## Problem to solve:
Return verbatim everything from the first line through the line that contains "loop[layer].uv = (loop.vert.co.x", and stop there.

## Raw data:
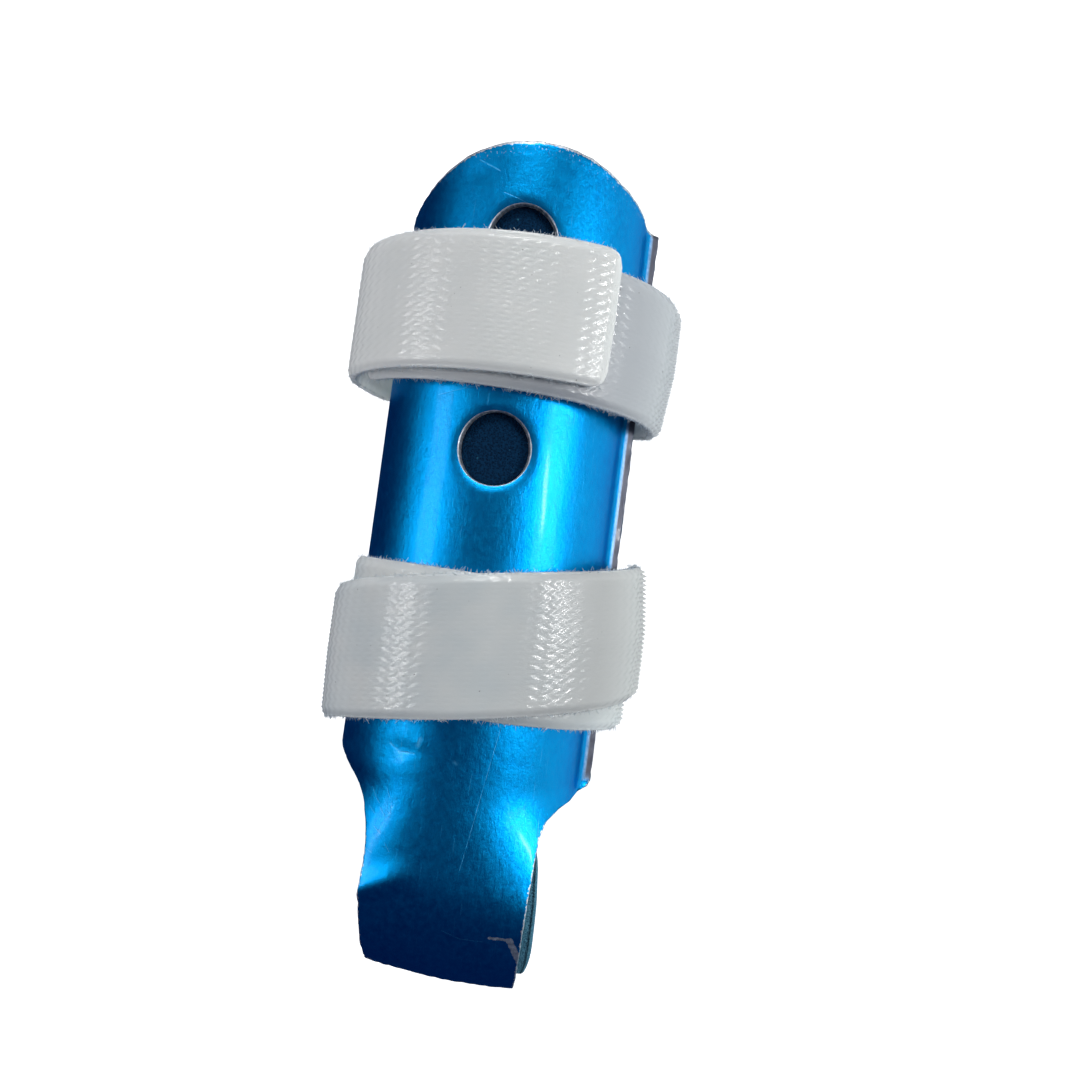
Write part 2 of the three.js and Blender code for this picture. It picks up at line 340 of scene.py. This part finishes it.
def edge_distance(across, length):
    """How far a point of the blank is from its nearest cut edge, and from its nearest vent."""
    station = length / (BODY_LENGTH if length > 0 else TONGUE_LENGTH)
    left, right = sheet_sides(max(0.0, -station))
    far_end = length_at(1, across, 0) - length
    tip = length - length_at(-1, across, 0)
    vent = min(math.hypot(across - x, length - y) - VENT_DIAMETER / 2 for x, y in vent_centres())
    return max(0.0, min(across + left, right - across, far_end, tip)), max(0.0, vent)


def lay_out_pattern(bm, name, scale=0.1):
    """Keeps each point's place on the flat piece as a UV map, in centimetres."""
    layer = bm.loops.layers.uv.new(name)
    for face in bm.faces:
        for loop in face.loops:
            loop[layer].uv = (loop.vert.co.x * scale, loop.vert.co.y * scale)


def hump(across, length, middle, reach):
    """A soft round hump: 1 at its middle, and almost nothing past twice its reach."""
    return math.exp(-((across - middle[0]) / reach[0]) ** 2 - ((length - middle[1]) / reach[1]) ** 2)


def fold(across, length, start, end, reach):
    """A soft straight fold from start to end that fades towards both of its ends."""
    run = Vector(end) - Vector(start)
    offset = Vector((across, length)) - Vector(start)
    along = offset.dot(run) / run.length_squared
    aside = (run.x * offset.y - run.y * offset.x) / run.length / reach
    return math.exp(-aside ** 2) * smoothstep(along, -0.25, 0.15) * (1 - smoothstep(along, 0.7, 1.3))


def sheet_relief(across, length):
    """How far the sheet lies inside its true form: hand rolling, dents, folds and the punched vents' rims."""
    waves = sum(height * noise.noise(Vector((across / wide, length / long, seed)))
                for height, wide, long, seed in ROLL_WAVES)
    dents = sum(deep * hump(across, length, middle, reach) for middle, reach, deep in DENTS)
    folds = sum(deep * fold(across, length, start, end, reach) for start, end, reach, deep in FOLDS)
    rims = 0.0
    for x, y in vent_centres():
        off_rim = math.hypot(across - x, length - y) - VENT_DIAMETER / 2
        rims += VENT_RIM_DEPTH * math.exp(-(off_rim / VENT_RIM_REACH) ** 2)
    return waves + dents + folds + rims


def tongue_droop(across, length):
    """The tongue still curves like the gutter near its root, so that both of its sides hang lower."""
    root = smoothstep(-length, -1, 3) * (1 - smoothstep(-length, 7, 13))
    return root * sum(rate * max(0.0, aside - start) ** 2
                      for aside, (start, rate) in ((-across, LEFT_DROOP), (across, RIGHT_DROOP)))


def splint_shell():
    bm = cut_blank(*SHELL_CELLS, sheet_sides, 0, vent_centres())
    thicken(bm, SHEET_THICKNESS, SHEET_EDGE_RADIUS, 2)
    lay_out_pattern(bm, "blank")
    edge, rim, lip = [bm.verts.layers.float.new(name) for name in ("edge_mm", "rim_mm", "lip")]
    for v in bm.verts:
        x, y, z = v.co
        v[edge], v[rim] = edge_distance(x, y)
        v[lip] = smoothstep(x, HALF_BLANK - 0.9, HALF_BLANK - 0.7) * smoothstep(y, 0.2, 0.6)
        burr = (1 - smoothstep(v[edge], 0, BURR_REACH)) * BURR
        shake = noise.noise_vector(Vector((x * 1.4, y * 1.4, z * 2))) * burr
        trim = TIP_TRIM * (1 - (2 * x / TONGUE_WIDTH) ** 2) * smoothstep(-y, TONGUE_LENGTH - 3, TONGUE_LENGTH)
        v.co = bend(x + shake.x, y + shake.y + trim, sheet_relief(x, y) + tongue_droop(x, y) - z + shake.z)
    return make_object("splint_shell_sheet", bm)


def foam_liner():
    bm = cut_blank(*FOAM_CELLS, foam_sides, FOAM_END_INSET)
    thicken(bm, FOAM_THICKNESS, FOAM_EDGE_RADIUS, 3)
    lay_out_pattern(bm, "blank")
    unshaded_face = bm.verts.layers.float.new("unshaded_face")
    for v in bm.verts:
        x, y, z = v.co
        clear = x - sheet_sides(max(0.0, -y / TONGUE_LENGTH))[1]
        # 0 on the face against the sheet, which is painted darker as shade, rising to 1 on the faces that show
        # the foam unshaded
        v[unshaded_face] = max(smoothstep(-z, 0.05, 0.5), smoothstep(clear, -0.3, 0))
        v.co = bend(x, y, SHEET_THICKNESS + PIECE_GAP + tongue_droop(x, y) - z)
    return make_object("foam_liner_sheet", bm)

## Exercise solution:
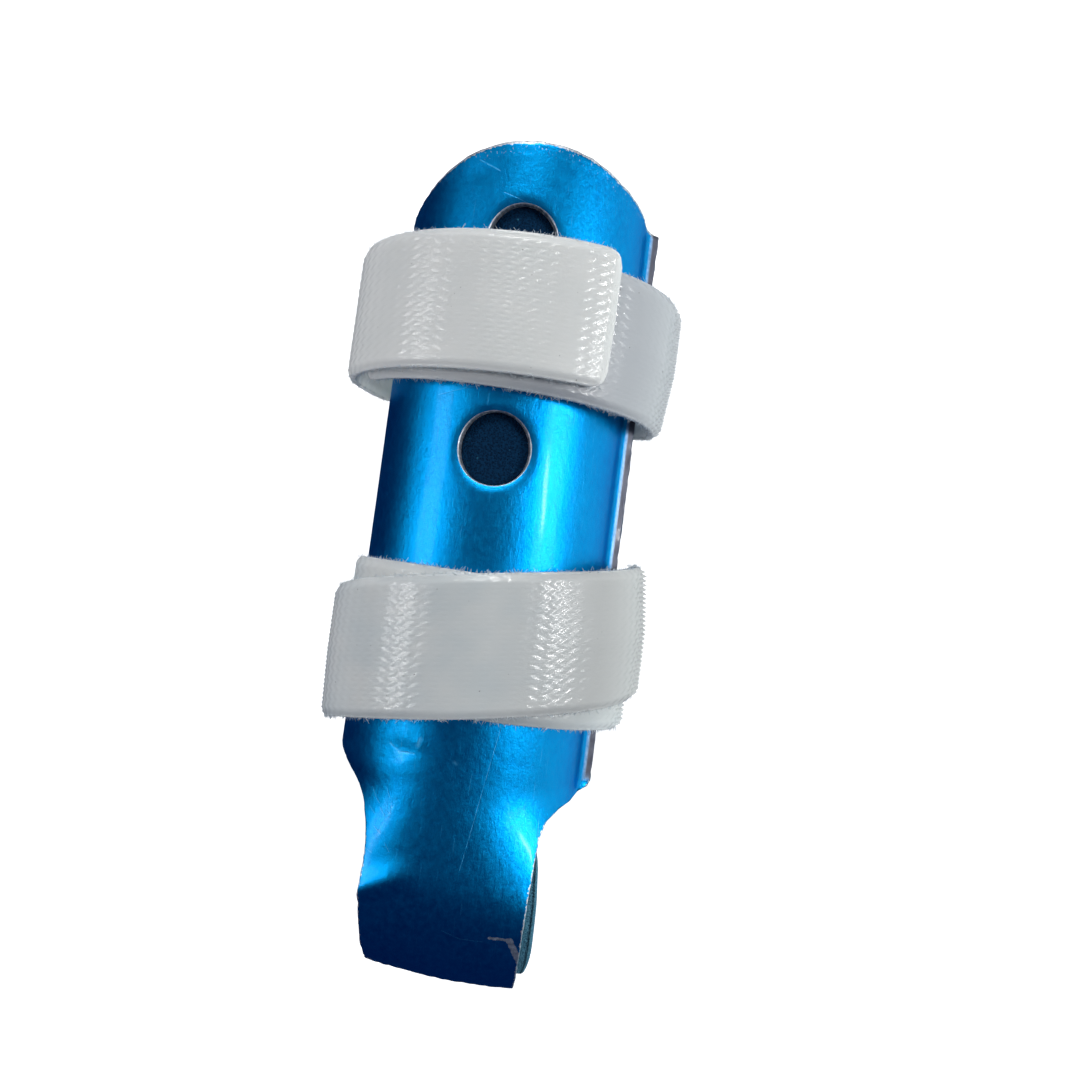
Write part 2 of the three.js and Blender code for this picture. It picks up at line 340 of scene.py. This part finishes it.
def edge_distance(across, length):
    """How far a point of the blank is from its nearest cut edge, and from its nearest vent."""
    station = length / (BODY_LENGTH if length > 0 else TONGUE_LENGTH)
    left, right = sheet_sides(max(0.0, -station))
    far_end = length_at(1, across, 0) - length
    tip = length - length_at(-1, across, 0)
    vent = min(math.hypot(across - x, length - y) - VENT_DIAMETER / 2 for x, y in vent_centres())
    return max(0.0, min(across + left, right - across, far_end, tip)), max(0.0, vent)


def lay_out_pattern(bm, name, scale=0.1):
    """Keeps each point's place on the flat piece as a UV map, in centimetres."""
    layer = bm.loops.layers.uv.new(name)
    for face in bm.faces:
        for loop in face.loops:
            loop[layer].uv = (loop.vert.co.x * scale, loop.vert.co.y * scale)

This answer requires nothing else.